It was a black day for Indonesia when in 2010 Finance Minister Sri Mulyani Indrawati was hounded out of government over her handling of the Bank Century rescue of late 2008. For she is, by some distance, one of the most impressive politicians/financial technocrats to have come from Southeast Asia in recent memory. Consequently, when on 27th July President Jokowi announced that he had lured her back from the World Bank to resume office at the Ministry of Finance, it was easy to feel renewed optimism about Indonesia.
Financial markets anticipated it, with:
the Jakarta Composite Index up 12% since the end of June, a move which has been largely attributed to the advance rumours of Sri Mulyani’s imminent return;
10yr government bond yields falling to 6.85%, the lowest since June 2013, whilst
the currency has remained stable against the dollar.
But Sri Mulyani would be the first to acknowledge that there is a limit to how much difference one person can make - no matter how clear eyed and determined they may be. What is the state of Indonesia’s economic fundamentals which greet her? At best, they are modestly encouraging, but they have not yet fulfilled their promise of breaking through to something better.
The details of 2Q GDP show some of the promise. In real terms, 2Q GDP rose 5.2% yoy, which was the fastest since 4Q13, but this was flattered by a relatively weak base of comparison. Growth was entirely domestically-led, with private consumption rising 5% yoy, accounting for 2.71pps of growth, gross fixed capital investment rising 5.1%, accounting for 1.61pps of growth, and government consumption rising 6.3% yoy, accounting for 49bps of growth. Exports of goods and services fell 2.7% yoy and imports fell 3%, with the result that net exports made effectively no contribution to growth.
In industry terms, growth was led by finance/insurance which rose 13.5% yoy, infocomms +8.5%, business services +7.6% and ‘other services’ +7.9%. Meanwhile, manufacturing rose only 4.7% yoy, agriculture expanded 3.2% and mining/quarrying actually fell 0.7% yoy.
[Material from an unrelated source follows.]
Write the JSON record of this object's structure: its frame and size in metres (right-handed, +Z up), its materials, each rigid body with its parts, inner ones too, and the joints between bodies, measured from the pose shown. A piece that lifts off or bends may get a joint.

All of this is unexceptionable - goodish without suggesting any great underlying momentum. And the same is true of trends in return on capital. In nominal terms, Indonesia grew 7.6% yoy in 2Q or 8.4% on a 12ma, with the underlying rate still slowing. Meanwhile, by my estimate (generated by depreciating all nominal gross fixed capital formation over a 10yr period), Indonesia’s capital stock is currently growing by 12.7% yoy. This means that asset turns, and most likely return on capital, are still slowing, as they have been consistently since late 2008. More, in the absence of a very sharp surge in nominal growth, there is no realistic expectation that my ROC directional indicator will bottom out in the short or medium term.
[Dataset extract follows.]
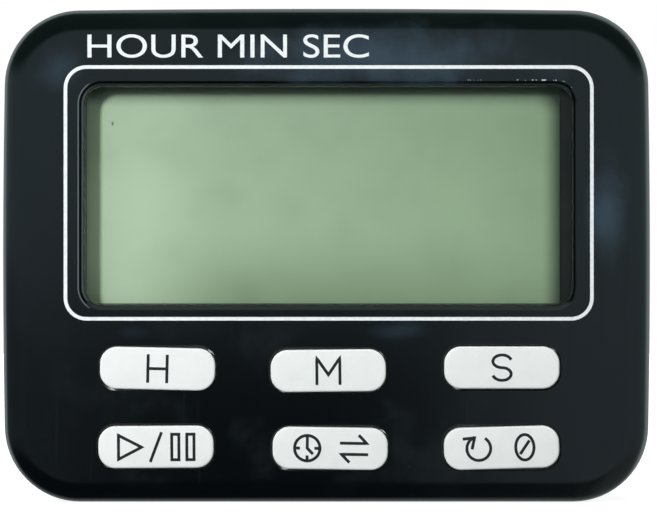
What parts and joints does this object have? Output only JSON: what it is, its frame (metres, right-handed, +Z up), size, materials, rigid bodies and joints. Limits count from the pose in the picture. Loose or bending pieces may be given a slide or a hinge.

Once again, there are hints that progress might be possible: the fall in monetary velocity (nominal GDP/M2) which has been ongoing since 2011, does appear to have bottomed out. However, this is almost entirely a function of slowing monetary growth, with M2 slowing to 7.8% yoy in 2Q16. This is the slowest growth since 2004, and contrasts with the persistent double digit M2 growth seen between 2005 and late 2015. Whilst this new stability in monetary velocity suggests improved monetary discipline, it does not necessarily suggest any imminent acceleration in nominal GDP growth.
On the other hand, this improved monetary discipline has tamed Indonesia’s inflation: by July, CPI had slowed to 3.2% yoy, and whilst this looks likely to be about as low as it will get in the coming year, current trends point to inflation remaining contained at or just under 4%. As a result, current 10yr yields of around 6.85% still look generous.
The biggest fillip for bond yields would be for Indonesia’s private sector finally to run a savings surplus, which would oblige Indonesia’s banking system to be net purchasers of government bonds. Indonesia’s private sector developed a minor savings deficit in 2012, which widened to a deficit worth 2.7% of GDP in 2013. Since then, the private sector’s net call on the financial system to generate a cashflow for them has lessened, but never quite disappears. In the 12m to 1Q16, that deficit narrowed to just 0.7% of GDP. By my estimate, it remained there in the 12m to June 2016.
It is not just that these fluctuations have not yet been sufficient to allow the private sector to develop a savings surplus, but in addition, it seems that those fluctuations continue to reflect movements in the commodity cycle, and, specifically in Indonesia’s overall terms of trade. Whilst these are no longer deteriorating, as they were as the commodities super-cycle waned, there is no sign yet that they are improving, or, indeed, are likely to improve any time soon. In fact, if commodity prices are thought once again to be falling, we should expect Indonesia’s terms of trade to deteriorate slightly, and the longed-for arrival of a private sector savings surplus to be delayed once more.
None of this is to counsel despair about Indonesia’s prospects: in many ways Sri Mulyani returns to an economy which is in significant respects more stable than in recent history. But from stability to a new tempo of economic growth requires more, and at present the fundamentals of economic growth do not suggest it.